Charles tells Martha that she made the right choice and Alexis agrees. Charles says that it is "interesting" how, as the show progresses, "the cream rise to the top". I think I like Charles better if he should ever suck on that cigar and be quiet more often. Martha writes a letter to Amanda. It's one of her most adorably nastiest letters yet, filled with so many politely-worded backhanded compliments.

"Dear Amanda, you have certain talents that can be used in many ways. And you think that you should focus on those things that interest you: gardening, marketing, et cetera. I hope that you have as much passion for your garden as you expressed. It will bring you and your family much joy. It was a pleasure knowing you. Good luck, Martha Stewart."

Once more, Martha makes the right decision, although frankly I won't mind if she sends both Ryan and Amanda packing.
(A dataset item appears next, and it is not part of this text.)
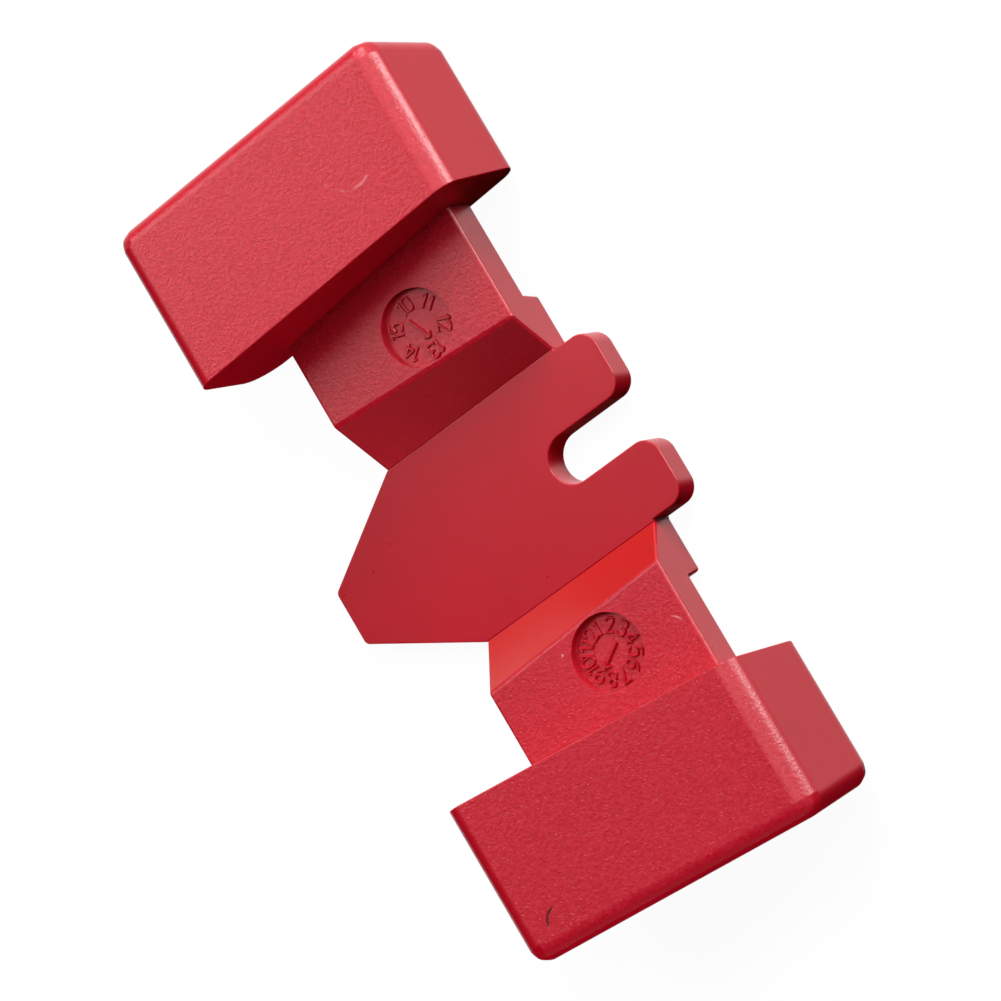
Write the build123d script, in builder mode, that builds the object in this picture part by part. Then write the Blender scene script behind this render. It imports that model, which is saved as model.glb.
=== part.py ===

While I am less than pleased with the editing of this episode that leaves too many questions unanswered - the main one being why Marcela is made the Project Manager in the first place - but at least there is sweet justice at the end when Martha fires Amanda for the correct reasons. It's too bad that people obviously prefers Donald Trump's brand of grandstanding instead of Martha's less dramatic but much more satisfying displays of good sense and acumen. I will miss this show when it is not renewed for a second season.